Presidente, cosa propone per arginare il fenomeno?
«Aumentare il numero di medici da formare con il percorso dei tre anni. Se cresce la platea dei medici da utilizzare e la loro immediata disponibilità, avremo più medici di famiglia, ma anche più personale per il 118 e le guardie mediche. Poi c’è un tema più generale.
Sarebbe?
«Quello in prospettiva di equiparare la formazione alla medicina generale a una vera specializzazione medica parametrata su crediti formativi universitari. Ne stiamo ragionando con il ministero, con cui abbiamo già un’interlocuzione molto forte.
Che errore è stato commesso finora?
«L’aver decretato la fine di un rapporto di lavoro fortemente legato all’atto di fiducia con il cittadino, per trasformare la figura del medico di base in un burocrate del distretto. Questo passaggio apre una seria prospettiva alla sanità privata. Oggi se si cerca un medico che ti viene a visitare durante la notte ci si rivolge ad una delle tante società private che offre servizi “scopiazzando” il lavoro della medicina generale. Se i medici diventano burocrati è chiaro che la comunità si organizza in maniera diversa».
Cosa ha contribuito a lasciare tutto questo margine ai privati?

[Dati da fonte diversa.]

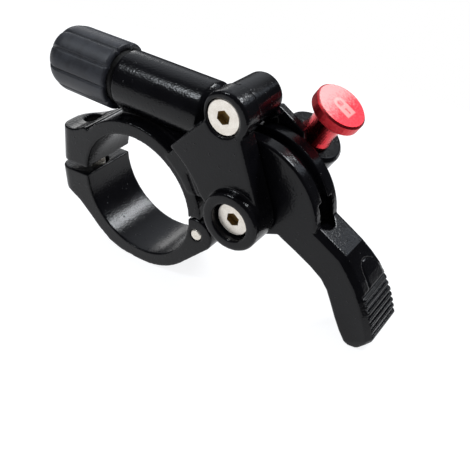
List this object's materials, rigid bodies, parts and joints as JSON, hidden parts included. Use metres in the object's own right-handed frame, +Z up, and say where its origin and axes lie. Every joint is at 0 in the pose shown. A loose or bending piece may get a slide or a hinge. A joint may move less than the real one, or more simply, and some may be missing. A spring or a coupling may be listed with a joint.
{
  "type": "fork lockout lever",
  "caption": "Handlebar lever with a hinged clamp, a grooved cable sector with a thumb paddle, a cable tube with an adjuster knob and a release button.",
  "frame": {"origin": "centre of the unit's footprint, at the height of the clamp's lowest line and the paddle's tip", "axes": "+X from the clamp towards the lever's paddle, +Y along the handlebar away from the screw heads, +Z up"},
  "size_m": [0.0622, 0.0224, 0.038],
  "materials": {
    "black_paint": "gloss, slight orange peel",
    "knob_satin": "satin, blue-black",
    "plated_steel": "bright plating",
    "spring_steel": "drawn wire",
    "bronze": "turned",
    "red_anodised": "red anodised, satin",
    "rubber": "matt"
  },
  "bodies": {
    "clamp": {"clamp_body": "black_paint", "hinge_pin": "plated_steel", "adjuster_o_ring": "rubber", "pivot_bushing": "bronze", "pivot_screw": "plated_steel", "pivot_washer": "plated_steel", "pivot_nut": "plated_steel", "return_spring": "spring_steel", "release_screw": "plated_steel", "release_sleeve_nut": "plated_steel", "release_washer": "plated_steel", "release_spring": "spring_steel"},
    "strap": {"clamp_strap": "black_paint", "clamp_screw": "plated_steel", "clamp_washer": "plated_steel"},
    "barrel": {"adjuster_barrel": "bronze"},
    "knob": {"adjuster_knob": "knob_satin"},
    "lever": {"lever": "black_paint"},
    "release": {"release_arm": "black_paint", "release_button": "red_anodised", "button_pin": "plated_steel"}
  },
  "joints": [
    {"name": "clamp_hinge", "type": "hinge", "parent": "clamp", "child": "strap", "pos_m": [-0.00014, -0.00228, 0.0106], "axis": [0, -1, 0], "range_deg": [0, 2]},
    {"name": "lever_pivot", "type": "hinge", "parent": "clamp", "child": "lever", "pos_m": [0.00876, -0.00237, 0.0184], "axis": [0, 1, 0], "range_deg": [0, 40], "stiffness_Nm_per_rad": 0.03},
    {"name": "release_pivot", "type": "hinge", "parent": "clamp", "child": "release", "pos_m": [0.00681, 0.00122, 0.034], "axis": [0, 1, 0], "range_deg": [0, 8], "stiffness_Nm_per_rad": 0.02},
    {"name": "adjuster_slide", "type": "slide", "parent": "clamp", "child": "barrel", "axis": [-0.9968, 0, 0.0797], "range_m": [0, 0.004]},
    {"name": "adjuster_spin", "type": "hinge", "parent": "barrel", "child": "knob", "pos_m": [-0.01674, -0.00228, 0.03153], "axis": [-0.9968, 0, 0.0797], "range_deg": [0, 1800]}
  ],
  "couplings": [
    {"joint": "adjuster_spin", "follows": "adjuster_slide", "rad_per_m": 7854}
  ]
}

«Agli inizi degli anni duemila le prime convenzioni avevano introdotto la presenza di infermieri e di collaboratori di studio per ogni medico. Questo avrebbe condotto a una gestione di equipe della medicina generale e dell’assistenza primaria. Oggi viviamo una situazione ancora diversa: il nostro sistema riconosce 31 differenti professioni sanitarie presenti negli ospedali, ma non sul territorio. Integrare queste figure anche all’interno della medicina di prossimità sarebbe un modo per difendere la sanità pubblica. I medici di base non solo dovrebbero avere infermieri e personale amministrativo, ma delle vere e proprie squadre di lavoro».
Che ruolo dovranno giocare regioni e governo in futuro?
«Le Regioni hanno puntato tutto sulle strutture ospedaliere senza potenziare l’attività territoriale. Se continuiamo così la gente spenderà sempre di più di tasca sua, sottraendo risorse al sistema sanitario nazionale che rischia di scoppiare. La scelta del governo di puntare sul Pnrr per cambiare tac e ammodernare gli ospedali è giustissima. Ma non riforma la Sanità. La Sanità si riforma se si punta sui professionisti. L’unico vero punto di svolta è mettere i medici nelle condizioni di lavorare con le altre professioni».